◆ **WHAT THE TASK ASKS**
In the listing that follows, locate the line containing "# The oil groove, cut" and the line containing "for node in". Retype exactly those two lines and every line between them, and nothing more.

─── INFORMATION SHOWN

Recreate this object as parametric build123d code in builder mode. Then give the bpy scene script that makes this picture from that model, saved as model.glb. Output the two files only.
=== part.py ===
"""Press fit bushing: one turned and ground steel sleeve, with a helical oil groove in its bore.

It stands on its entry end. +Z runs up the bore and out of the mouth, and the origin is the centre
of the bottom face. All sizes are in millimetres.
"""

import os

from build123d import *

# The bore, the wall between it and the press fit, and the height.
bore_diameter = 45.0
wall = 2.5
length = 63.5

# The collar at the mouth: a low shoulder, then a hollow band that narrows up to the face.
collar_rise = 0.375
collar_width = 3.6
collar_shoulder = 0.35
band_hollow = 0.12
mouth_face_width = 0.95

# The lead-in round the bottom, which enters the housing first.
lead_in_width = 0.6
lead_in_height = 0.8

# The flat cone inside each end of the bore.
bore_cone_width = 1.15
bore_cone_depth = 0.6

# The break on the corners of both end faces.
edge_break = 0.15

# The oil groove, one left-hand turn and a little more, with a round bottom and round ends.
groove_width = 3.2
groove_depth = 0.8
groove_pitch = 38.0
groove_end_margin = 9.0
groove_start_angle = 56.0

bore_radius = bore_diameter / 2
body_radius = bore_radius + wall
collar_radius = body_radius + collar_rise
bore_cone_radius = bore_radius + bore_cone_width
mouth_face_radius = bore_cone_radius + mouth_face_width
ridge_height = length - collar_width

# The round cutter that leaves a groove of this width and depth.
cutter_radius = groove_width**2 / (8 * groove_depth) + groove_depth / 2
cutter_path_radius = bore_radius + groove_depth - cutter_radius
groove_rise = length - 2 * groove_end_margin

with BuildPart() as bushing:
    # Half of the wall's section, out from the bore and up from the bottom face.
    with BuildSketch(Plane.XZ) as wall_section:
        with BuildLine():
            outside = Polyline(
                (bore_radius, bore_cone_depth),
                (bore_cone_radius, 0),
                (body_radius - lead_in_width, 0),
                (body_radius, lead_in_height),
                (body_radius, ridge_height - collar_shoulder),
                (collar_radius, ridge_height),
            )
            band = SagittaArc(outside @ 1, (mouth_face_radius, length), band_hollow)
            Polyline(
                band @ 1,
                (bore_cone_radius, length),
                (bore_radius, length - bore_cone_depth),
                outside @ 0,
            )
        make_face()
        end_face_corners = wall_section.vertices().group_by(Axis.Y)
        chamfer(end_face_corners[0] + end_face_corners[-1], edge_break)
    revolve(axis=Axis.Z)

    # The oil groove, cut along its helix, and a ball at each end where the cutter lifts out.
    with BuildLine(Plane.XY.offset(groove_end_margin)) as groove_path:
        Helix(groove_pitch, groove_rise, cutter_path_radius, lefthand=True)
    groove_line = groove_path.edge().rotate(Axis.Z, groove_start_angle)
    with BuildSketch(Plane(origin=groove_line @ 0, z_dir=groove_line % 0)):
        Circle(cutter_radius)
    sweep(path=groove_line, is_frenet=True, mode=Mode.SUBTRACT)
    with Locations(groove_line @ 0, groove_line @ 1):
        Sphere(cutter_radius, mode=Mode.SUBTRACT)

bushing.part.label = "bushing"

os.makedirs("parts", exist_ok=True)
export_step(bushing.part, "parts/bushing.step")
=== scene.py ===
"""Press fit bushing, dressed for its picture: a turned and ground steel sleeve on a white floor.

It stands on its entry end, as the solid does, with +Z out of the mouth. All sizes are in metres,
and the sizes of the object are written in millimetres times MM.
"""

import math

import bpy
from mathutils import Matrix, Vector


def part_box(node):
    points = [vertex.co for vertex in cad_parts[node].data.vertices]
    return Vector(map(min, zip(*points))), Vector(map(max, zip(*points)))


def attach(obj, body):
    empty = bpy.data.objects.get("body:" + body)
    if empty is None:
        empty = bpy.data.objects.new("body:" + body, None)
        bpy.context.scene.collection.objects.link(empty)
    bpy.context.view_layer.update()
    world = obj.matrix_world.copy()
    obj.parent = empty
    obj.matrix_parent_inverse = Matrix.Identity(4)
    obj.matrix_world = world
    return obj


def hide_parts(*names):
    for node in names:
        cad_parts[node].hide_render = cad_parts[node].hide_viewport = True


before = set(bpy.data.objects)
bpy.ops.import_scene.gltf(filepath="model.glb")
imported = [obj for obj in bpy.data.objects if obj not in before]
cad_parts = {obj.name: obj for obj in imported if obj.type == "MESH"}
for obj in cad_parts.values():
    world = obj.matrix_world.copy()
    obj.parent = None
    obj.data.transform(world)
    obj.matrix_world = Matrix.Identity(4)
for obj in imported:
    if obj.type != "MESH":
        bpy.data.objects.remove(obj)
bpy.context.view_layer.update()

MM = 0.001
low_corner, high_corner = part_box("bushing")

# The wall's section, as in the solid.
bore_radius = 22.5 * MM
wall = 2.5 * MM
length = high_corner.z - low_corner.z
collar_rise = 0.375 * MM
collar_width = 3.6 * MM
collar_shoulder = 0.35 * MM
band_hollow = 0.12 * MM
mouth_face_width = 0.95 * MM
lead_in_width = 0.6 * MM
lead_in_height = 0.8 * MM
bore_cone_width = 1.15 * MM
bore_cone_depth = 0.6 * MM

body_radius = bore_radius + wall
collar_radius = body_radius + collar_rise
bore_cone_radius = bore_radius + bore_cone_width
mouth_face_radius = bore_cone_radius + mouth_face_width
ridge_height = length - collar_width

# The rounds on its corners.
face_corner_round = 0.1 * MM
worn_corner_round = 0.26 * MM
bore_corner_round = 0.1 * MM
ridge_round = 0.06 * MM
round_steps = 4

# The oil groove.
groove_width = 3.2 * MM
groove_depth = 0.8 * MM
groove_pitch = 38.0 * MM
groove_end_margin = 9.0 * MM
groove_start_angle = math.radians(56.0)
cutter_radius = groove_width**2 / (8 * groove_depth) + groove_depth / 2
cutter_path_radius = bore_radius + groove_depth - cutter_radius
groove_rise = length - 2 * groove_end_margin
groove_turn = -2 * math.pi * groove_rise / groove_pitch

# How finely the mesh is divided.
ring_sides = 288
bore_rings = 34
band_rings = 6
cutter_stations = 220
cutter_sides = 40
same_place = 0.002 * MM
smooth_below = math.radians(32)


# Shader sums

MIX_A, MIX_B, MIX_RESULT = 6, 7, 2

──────

◆ **EXPECTED OUTPUT**
    # The oil groove, cut along its helix, and a ball at each end where the cutter lifts out.
    with BuildLine(Plane.XY.offset(groove_end_margin)) as groove_path:
        Helix(groove_pitch, groove_rise, cutter_path_radius, lefthand=True)
    groove_line = groove_path.edge().rotate(Axis.Z, groove_start_angle)
    with BuildSketch(Plane(origin=groove_line @ 0, z_dir=groove_line % 0)):
        Circle(cutter_radius)
    sweep(path=groove_line, is_frenet=True, mode=Mode.SUBTRACT)
    with Locations(groove_line @ 0, groove_line @ 1):
        Sphere(cutter_radius, mode=Mode.SUBTRACT)

bushing.part.label = "bushing"

os.makedirs("parts", exist_ok=True)
export_step(bushing.part, "parts/bushing.step")
=== scene.py ===
"""Press fit bushing, dressed for its picture: a turned and ground steel sleeve on a white floor.

It stands on its entry end, as the solid does, with +Z out of the mouth. All sizes are in metres,
and the sizes of the object are written in millimetres times MM.
"""

import math

import bpy
from mathutils import Matrix, Vector


def part_box(node):
    points = [vertex.co for vertex in cad_parts[node].data.vertices]
    return Vector(map(min, zip(*points))), Vector(map(max, zip(*points)))


def attach(obj, body):
    empty = bpy.data.objects.get("body:" + body)
    if empty is None:
        empty = bpy.data.objects.new("body:" + body, None)
        bpy.context.scene.collection.objects.link(empty)
    bpy.context.view_layer.update()
    world = obj.matrix_world.copy()
    obj.parent = empty
    obj.matrix_parent_inverse = Matrix.Identity(4)
    obj.matrix_world = world
    return obj


def hide_parts(*names):
    for node in names:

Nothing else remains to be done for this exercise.